▶ [SUPPLIED INFORMATION]:
---------------

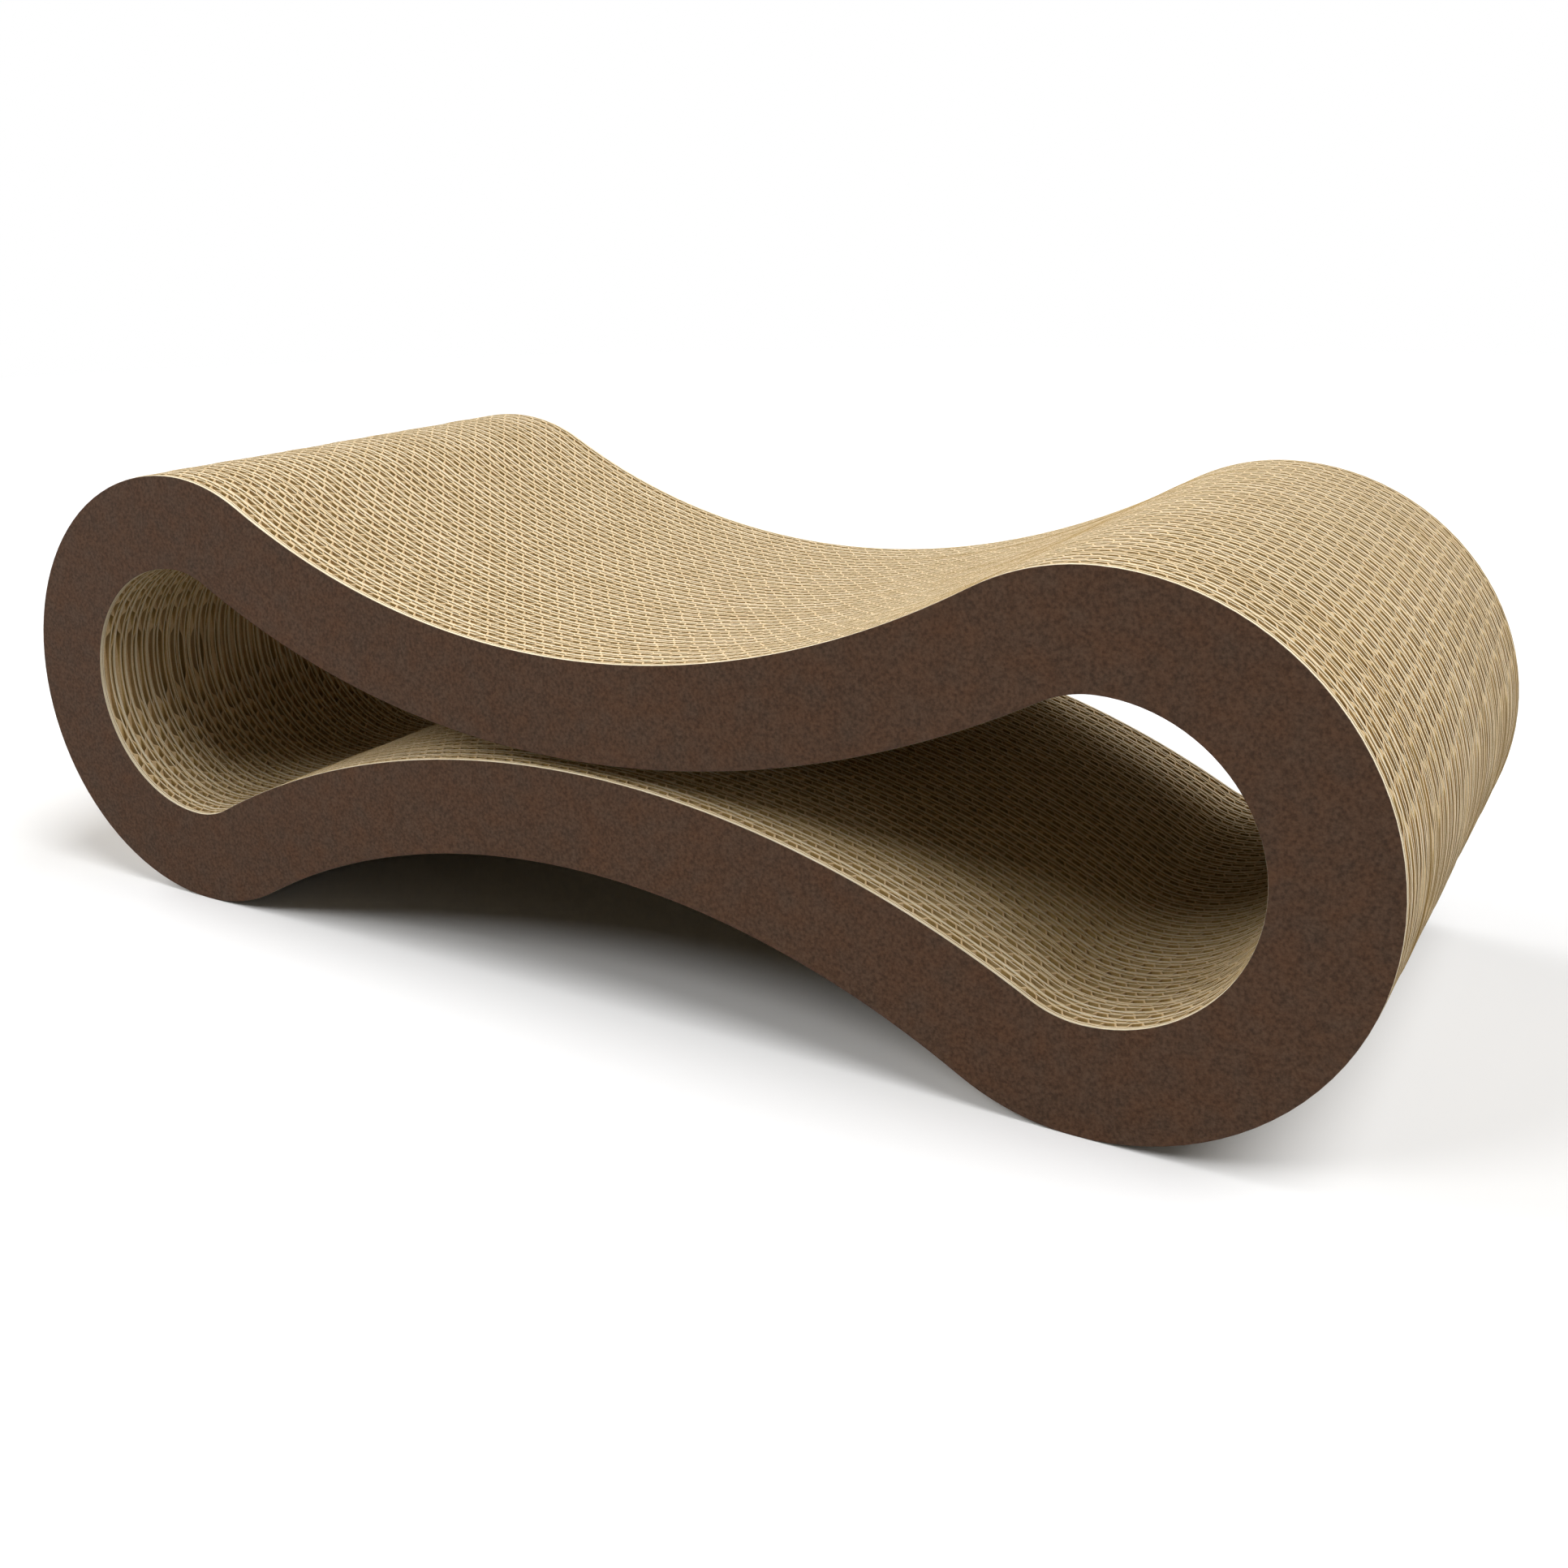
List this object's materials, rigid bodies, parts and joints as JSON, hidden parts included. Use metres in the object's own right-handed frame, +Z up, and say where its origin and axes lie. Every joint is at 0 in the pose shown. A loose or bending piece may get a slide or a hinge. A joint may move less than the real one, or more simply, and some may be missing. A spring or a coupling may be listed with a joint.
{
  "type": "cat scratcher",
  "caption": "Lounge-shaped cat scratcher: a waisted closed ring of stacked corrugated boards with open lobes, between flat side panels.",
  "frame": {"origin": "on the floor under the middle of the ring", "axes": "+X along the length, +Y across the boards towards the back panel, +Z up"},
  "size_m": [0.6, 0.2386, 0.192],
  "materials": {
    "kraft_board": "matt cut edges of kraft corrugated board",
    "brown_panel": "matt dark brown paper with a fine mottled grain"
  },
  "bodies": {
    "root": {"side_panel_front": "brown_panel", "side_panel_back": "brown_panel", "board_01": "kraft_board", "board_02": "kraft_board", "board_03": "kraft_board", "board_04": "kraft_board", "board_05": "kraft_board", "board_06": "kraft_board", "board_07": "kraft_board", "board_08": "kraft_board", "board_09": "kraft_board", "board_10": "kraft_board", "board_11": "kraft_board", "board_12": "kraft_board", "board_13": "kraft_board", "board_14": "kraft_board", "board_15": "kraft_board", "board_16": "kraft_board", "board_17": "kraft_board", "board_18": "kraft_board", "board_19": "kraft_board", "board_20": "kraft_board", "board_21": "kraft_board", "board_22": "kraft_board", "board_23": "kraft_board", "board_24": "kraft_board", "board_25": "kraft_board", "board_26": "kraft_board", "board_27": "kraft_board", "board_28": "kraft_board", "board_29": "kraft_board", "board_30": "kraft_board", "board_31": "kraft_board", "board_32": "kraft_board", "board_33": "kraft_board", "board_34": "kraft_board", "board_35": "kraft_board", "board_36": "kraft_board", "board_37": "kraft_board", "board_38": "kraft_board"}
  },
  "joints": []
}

---------------

▶ [PROBLEM REQUIREMENTS]: Make an exact copy of the material above.

▶ [WORKED SOLUTION]:
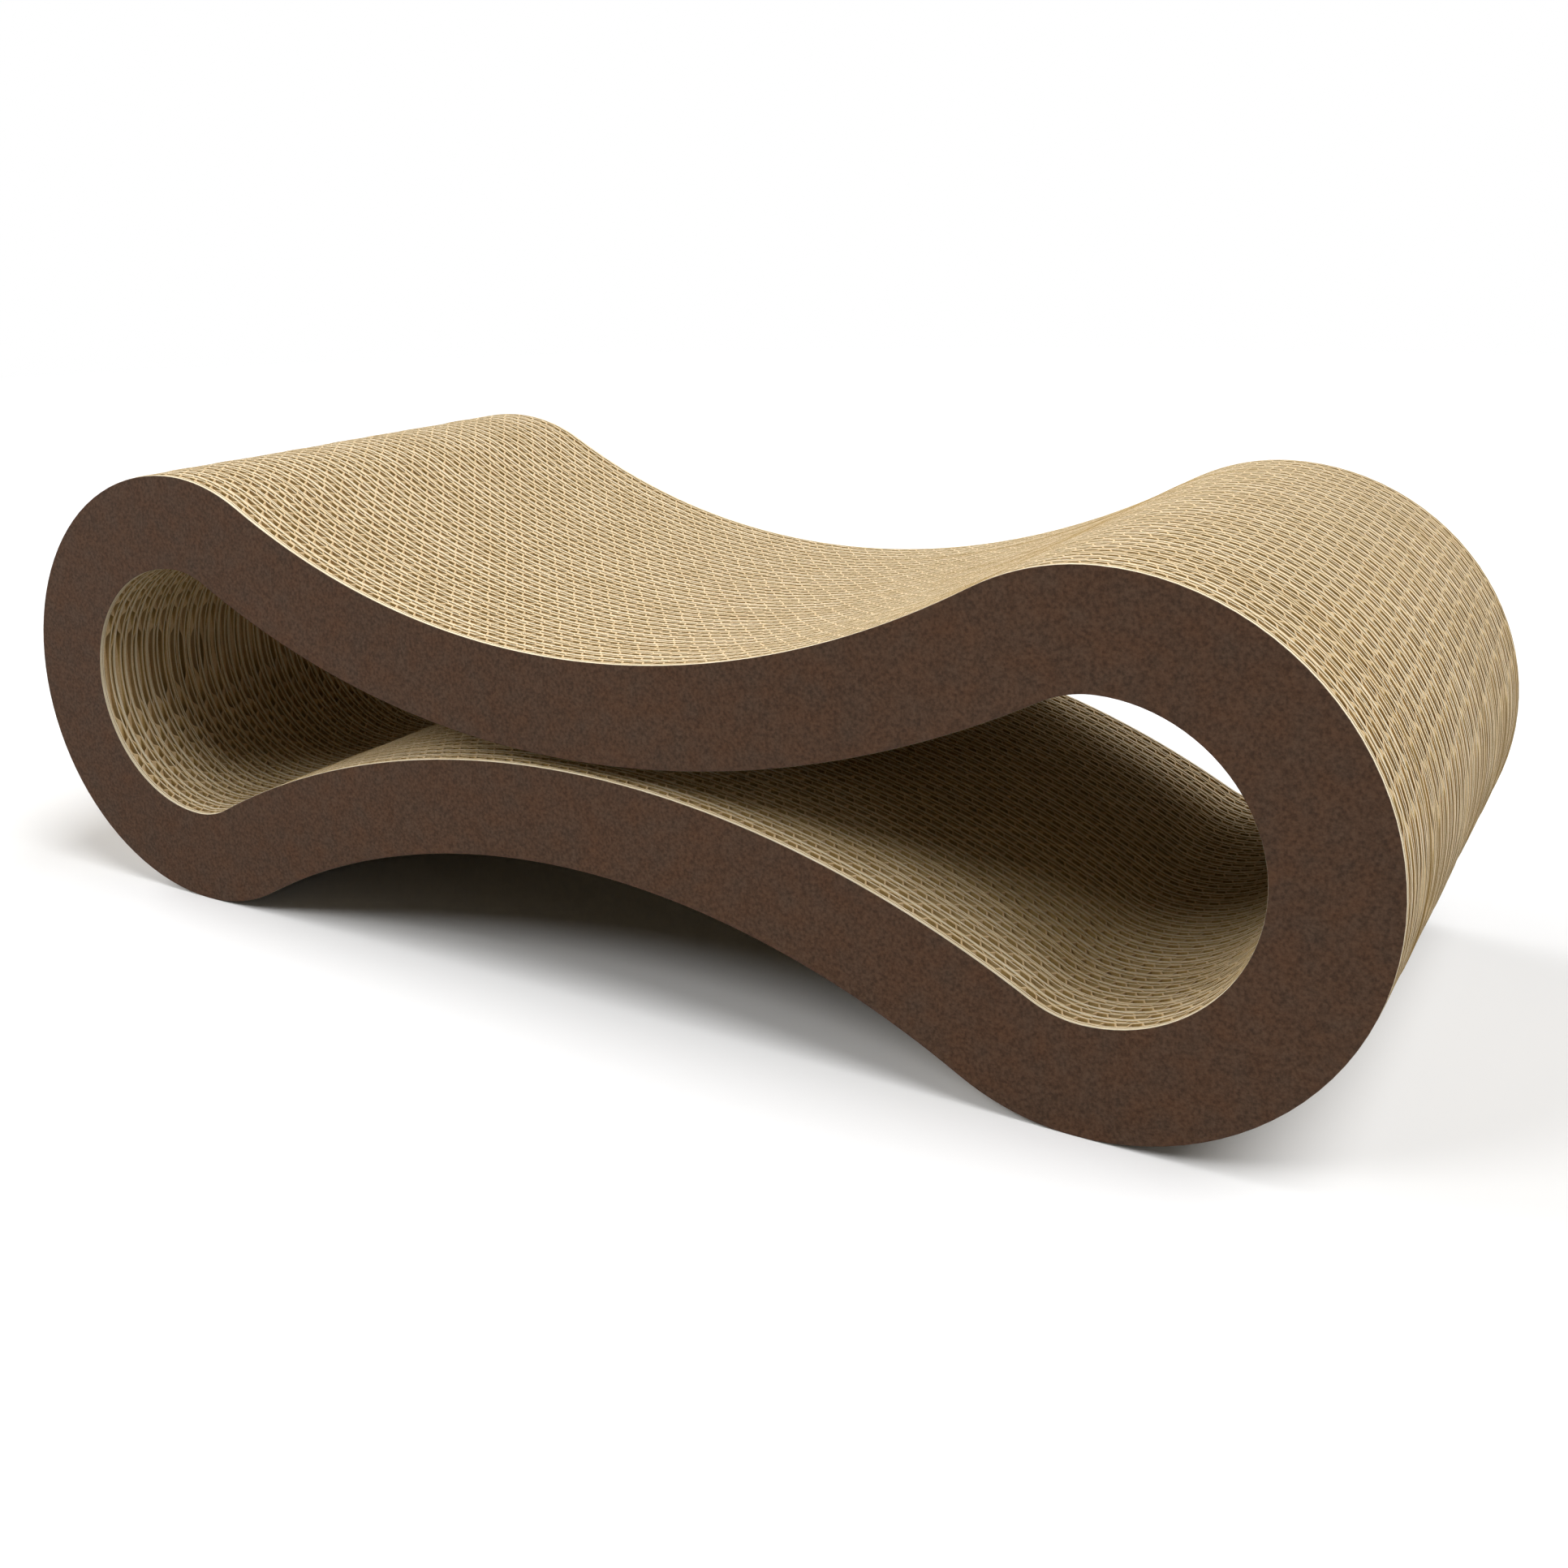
List this object's materials, rigid bodies, parts and joints as JSON, hidden parts included. Use metres in the object's own right-handed frame, +Z up, and say where its origin and axes lie. Every joint is at 0 in the pose shown. A loose or bending piece may get a slide or a hinge. A joint may move less than the real one, or more simply, and some may be missing. A spring or a coupling may be listed with a joint.
{
  "type": "cat scratcher",
  "caption": "Lounge-shaped cat scratcher: a waisted closed ring of stacked corrugated boards with open lobes, between flat side panels.",
  "frame": {"origin": "on the floor under the middle of the ring", "axes": "+X along the length, +Y across the boards towards the back panel, +Z up"},
  "size_m": [0.6, 0.2386, 0.192],
  "materials": {
    "kraft_board": "matt cut edges of kraft corrugated board",
    "brown_panel": "matt dark brown paper with a fine mottled grain"
  },
  "bodies": {
    "root": {"side_panel_front": "brown_panel", "side_panel_back": "brown_panel", "board_01": "kraft_board", "board_02": "kraft_board", "board_03": "kraft_board", "board_04": "kraft_board", "board_05": "kraft_board", "board_06": "kraft_board", "board_07": "kraft_board", "board_08": "kraft_board", "board_09": "kraft_board", "board_10": "kraft_board", "board_11": "kraft_board", "board_12": "kraft_board", "board_13": "kraft_board", "board_14": "kraft_board", "board_15": "kraft_board", "board_16": "kraft_board", "board_17": "kraft_board", "board_18": "kraft_board", "board_19": "kraft_board", "board_20": "kraft_board", "board_21": "kraft_board", "board_22": "kraft_board", "board_23": "kraft_board", "board_24": "kraft_board", "board_25": "kraft_board", "board_26": "kraft_board", "board_27": "kraft_board", "board_28": "kraft_board", "board_29": "kraft_board", "board_30": "kraft_board", "board_31": "kraft_board", "board_32": "kraft_board", "board_33": "kraft_board", "board_34": "kraft_board", "board_35": "kraft_board", "board_36": "kraft_board", "board_37": "kraft_board", "board_38": "kraft_board"}
  },
  "joints": []
}